**Goal**
Reproduce all of the records exactly.

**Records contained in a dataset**
-- BEGIN --

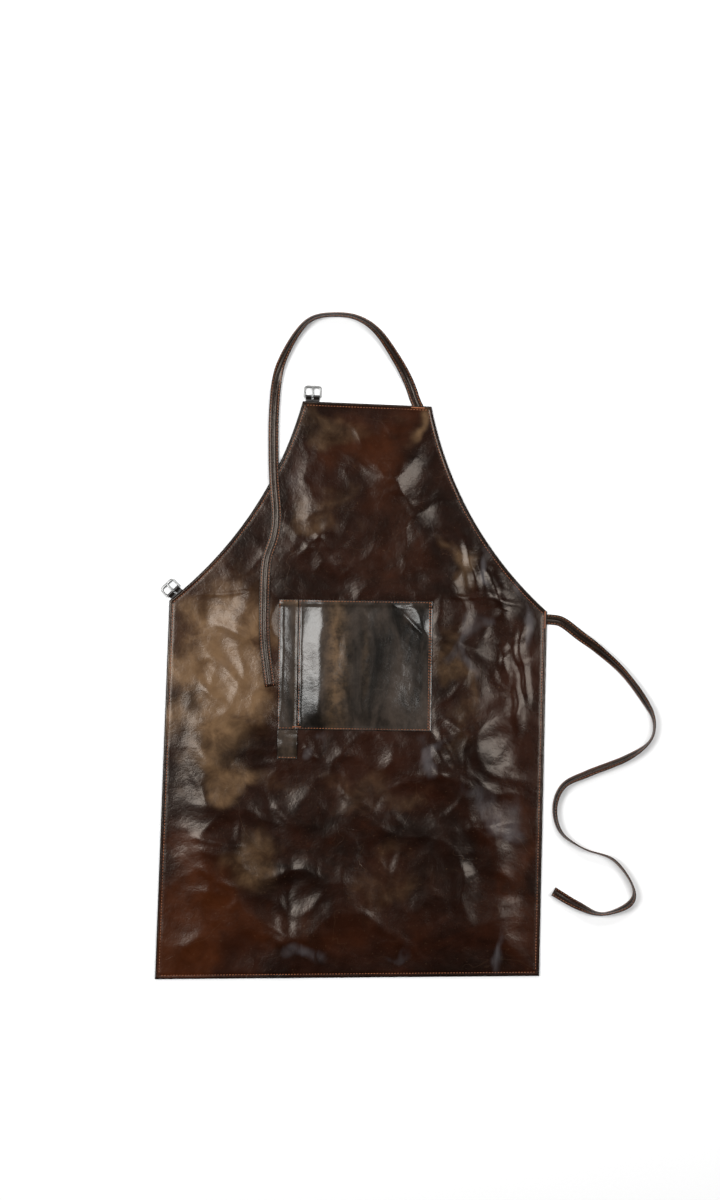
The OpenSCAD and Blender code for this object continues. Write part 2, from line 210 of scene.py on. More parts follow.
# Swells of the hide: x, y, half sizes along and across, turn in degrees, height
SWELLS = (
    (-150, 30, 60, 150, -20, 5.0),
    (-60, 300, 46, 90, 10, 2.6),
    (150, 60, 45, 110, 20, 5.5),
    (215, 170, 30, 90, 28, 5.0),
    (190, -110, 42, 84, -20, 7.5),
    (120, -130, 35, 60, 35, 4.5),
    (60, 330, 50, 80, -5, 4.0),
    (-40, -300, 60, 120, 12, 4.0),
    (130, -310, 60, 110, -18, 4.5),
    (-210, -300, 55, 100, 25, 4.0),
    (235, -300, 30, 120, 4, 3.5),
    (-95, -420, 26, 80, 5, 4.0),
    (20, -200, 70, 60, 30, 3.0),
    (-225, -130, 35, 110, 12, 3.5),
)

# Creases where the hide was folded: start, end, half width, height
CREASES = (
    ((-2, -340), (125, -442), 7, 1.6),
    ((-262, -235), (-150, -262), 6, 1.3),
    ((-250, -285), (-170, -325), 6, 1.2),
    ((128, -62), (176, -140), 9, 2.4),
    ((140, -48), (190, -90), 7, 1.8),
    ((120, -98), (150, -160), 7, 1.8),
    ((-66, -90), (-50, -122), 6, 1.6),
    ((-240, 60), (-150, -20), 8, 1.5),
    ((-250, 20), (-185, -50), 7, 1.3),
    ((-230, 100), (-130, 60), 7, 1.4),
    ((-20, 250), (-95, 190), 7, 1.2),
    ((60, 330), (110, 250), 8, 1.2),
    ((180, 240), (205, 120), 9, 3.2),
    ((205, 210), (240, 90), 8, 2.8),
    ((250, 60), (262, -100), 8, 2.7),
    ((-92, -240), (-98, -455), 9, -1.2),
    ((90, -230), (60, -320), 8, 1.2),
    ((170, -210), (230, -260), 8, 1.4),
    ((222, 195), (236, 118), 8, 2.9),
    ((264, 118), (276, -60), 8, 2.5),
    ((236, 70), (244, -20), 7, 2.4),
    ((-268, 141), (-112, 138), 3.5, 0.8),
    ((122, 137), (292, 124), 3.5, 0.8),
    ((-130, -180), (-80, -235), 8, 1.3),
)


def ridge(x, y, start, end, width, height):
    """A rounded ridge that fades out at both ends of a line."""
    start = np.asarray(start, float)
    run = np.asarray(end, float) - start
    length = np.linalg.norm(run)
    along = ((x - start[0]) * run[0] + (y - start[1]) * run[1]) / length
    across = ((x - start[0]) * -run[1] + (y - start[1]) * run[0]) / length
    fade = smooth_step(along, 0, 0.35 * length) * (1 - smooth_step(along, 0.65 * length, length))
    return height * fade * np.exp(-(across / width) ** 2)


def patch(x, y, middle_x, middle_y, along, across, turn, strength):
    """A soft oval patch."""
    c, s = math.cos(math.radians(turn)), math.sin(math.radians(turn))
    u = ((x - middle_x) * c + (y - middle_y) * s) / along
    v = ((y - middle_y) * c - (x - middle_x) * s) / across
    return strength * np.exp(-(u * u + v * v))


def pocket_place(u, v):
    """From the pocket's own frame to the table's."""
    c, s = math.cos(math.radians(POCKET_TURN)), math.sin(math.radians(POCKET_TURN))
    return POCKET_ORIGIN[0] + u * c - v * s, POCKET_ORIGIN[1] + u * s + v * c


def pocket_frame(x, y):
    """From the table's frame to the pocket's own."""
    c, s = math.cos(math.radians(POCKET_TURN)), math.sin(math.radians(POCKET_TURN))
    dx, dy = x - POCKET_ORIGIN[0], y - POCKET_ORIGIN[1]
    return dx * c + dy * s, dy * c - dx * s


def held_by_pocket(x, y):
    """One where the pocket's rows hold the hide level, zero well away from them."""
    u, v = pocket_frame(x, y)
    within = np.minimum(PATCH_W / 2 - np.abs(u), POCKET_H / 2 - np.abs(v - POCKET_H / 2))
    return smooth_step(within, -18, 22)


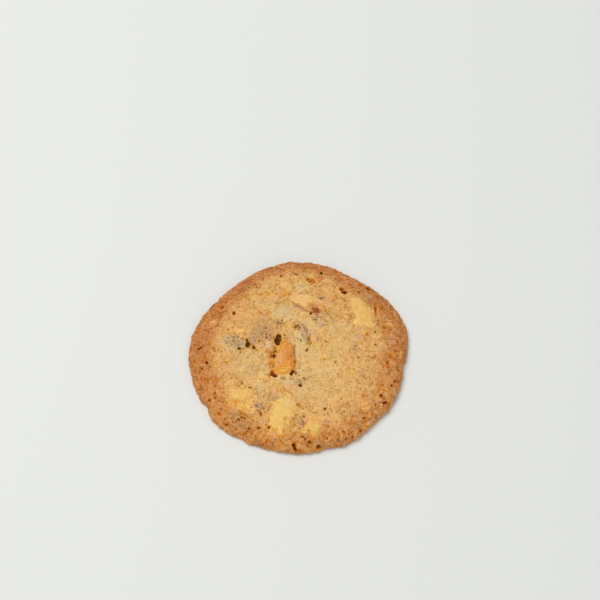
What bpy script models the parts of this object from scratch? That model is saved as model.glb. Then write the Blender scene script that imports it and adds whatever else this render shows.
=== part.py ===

-- END --

**Answer to the exercise**
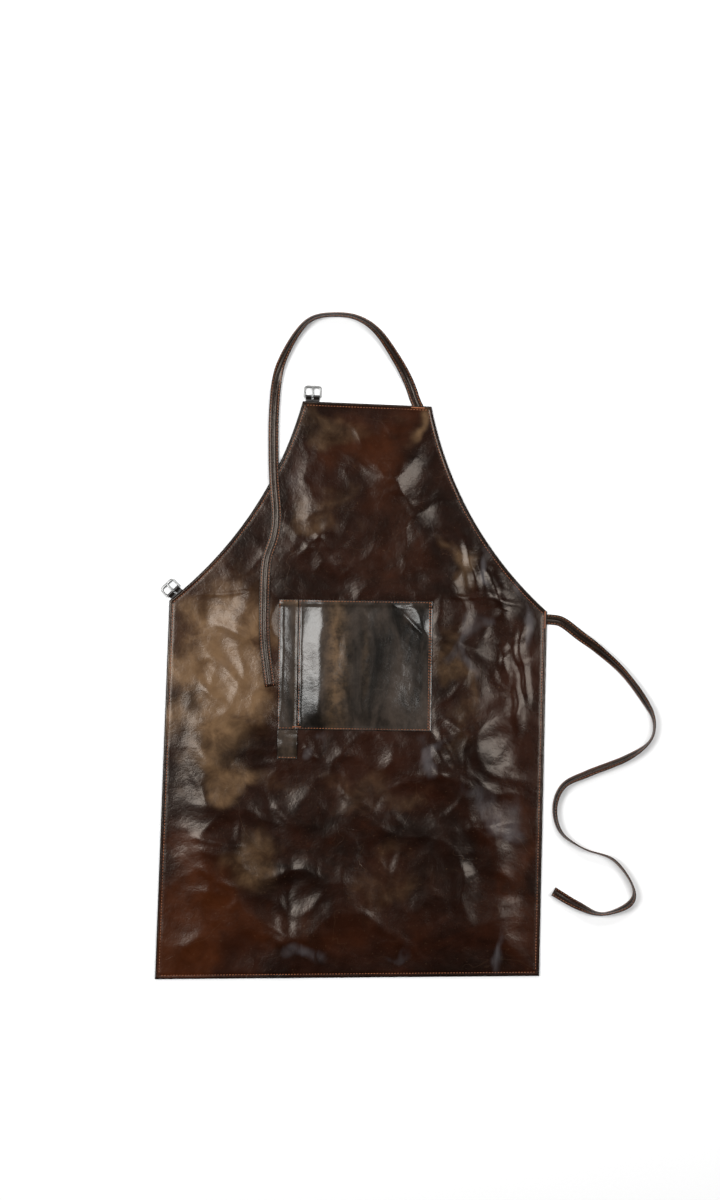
The OpenSCAD and Blender code for this object continues. Write part 2, from line 210 of scene.py on. More parts follow.
# Swells of the hide: x, y, half sizes along and across, turn in degrees, height
SWELLS = (
    (-150, 30, 60, 150, -20, 5.0),
    (-60, 300, 46, 90, 10, 2.6),
    (150, 60, 45, 110, 20, 5.5),
    (215, 170, 30, 90, 28, 5.0),
    (190, -110, 42, 84, -20, 7.5),
    (120, -130, 35, 60, 35, 4.5),
    (60, 330, 50, 80, -5, 4.0),
    (-40, -300, 60, 120, 12, 4.0),
    (130, -310, 60, 110, -18, 4.5),
    (-210, -300, 55, 100, 25, 4.0),
    (235, -300, 30, 120, 4, 3.5),
    (-95, -420, 26, 80, 5, 4.0),
    (20, -200, 70, 60, 30, 3.0),
    (-225, -130, 35, 110, 12, 3.5),
)

# Creases where the hide was folded: start, end, half width, height
CREASES = (
    ((-2, -340), (125, -442), 7, 1.6),
    ((-262, -235), (-150, -262), 6, 1.3),
    ((-250, -285), (-170, -325), 6, 1.2),
    ((128, -62), (176, -140), 9, 2.4),
    ((140, -48), (190, -90), 7, 1.8),
    ((120, -98), (150, -160), 7, 1.8),
    ((-66, -90), (-50, -122), 6, 1.6),
    ((-240, 60), (-150, -20), 8, 1.5),
    ((-250, 20), (-185, -50), 7, 1.3),
    ((-230, 100), (-130, 60), 7, 1.4),
    ((-20, 250), (-95, 190), 7, 1.2),
    ((60, 330), (110, 250), 8, 1.2),
    ((180, 240), (205, 120), 9, 3.2),
    ((205, 210), (240, 90), 8, 2.8),
    ((250, 60), (262, -100), 8, 2.7),
    ((-92, -240), (-98, -455), 9, -1.2),
    ((90, -230), (60, -320), 8, 1.2),
    ((170, -210), (230, -260), 8, 1.4),
    ((222, 195), (236, 118), 8, 2.9),
    ((264, 118), (276, -60), 8, 2.5),
    ((236, 70), (244, -20), 7, 2.4),
    ((-268, 141), (-112, 138), 3.5, 0.8),
    ((122, 137), (292, 124), 3.5, 0.8),
    ((-130, -180), (-80, -235), 8, 1.3),
)


def ridge(x, y, start, end, width, height):
    """A rounded ridge that fades out at both ends of a line."""
    start = np.asarray(start, float)
    run = np.asarray(end, float) - start
    length = np.linalg.norm(run)
    along = ((x - start[0]) * run[0] + (y - start[1]) * run[1]) / length
    across = ((x - start[0]) * -run[1] + (y - start[1]) * run[0]) / length
    fade = smooth_step(along, 0, 0.35 * length) * (1 - smooth_step(along, 0.65 * length, length))
    return height * fade * np.exp(-(across / width) ** 2)


def patch(x, y, middle_x, middle_y, along, across, turn, strength):
    """A soft oval patch."""
    c, s = math.cos(math.radians(turn)), math.sin(math.radians(turn))
    u = ((x - middle_x) * c + (y - middle_y) * s) / along
    v = ((y - middle_y) * c - (x - middle_x) * s) / across
    return strength * np.exp(-(u * u + v * v))


def pocket_place(u, v):
    """From the pocket's own frame to the table's."""
    c, s = math.cos(math.radians(POCKET_TURN)), math.sin(math.radians(POCKET_TURN))
    return POCKET_ORIGIN[0] + u * c - v * s, POCKET_ORIGIN[1] + u * s + v * c


def pocket_frame(x, y):
    """From the table's frame to the pocket's own."""
    c, s = math.cos(math.radians(POCKET_TURN)), math.sin(math.radians(POCKET_TURN))
    dx, dy = x - POCKET_ORIGIN[0], y - POCKET_ORIGIN[1]
    return dx * c + dy * s, dy * c - dx * s


def held_by_pocket(x, y):
    """One where the pocket's rows hold the hide level, zero well away from them."""
    u, v = pocket_frame(x, y)
    within = np.minimum(PATCH_W / 2 - np.abs(u), POCKET_H / 2 - np.abs(v - POCKET_H / 2))
    return smooth_step(within, -18, 22)


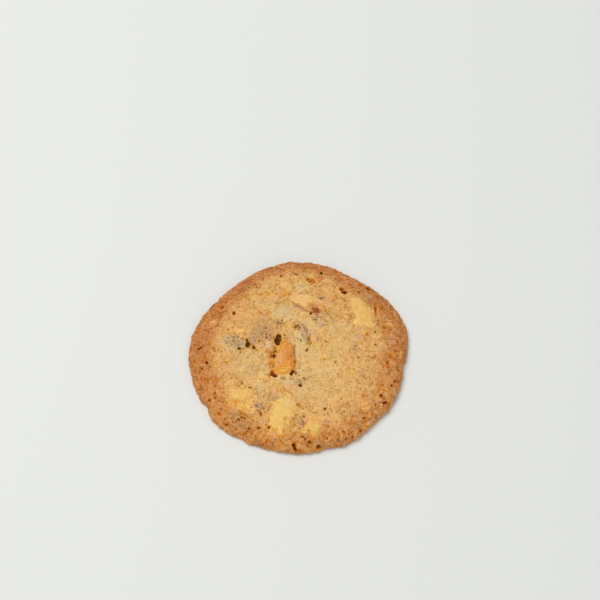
What bpy script models the parts of this object from scratch? That model is saved as model.glb. Then write the Blender scene script that imports it and adds whatever else this render shows.
=== part.py ===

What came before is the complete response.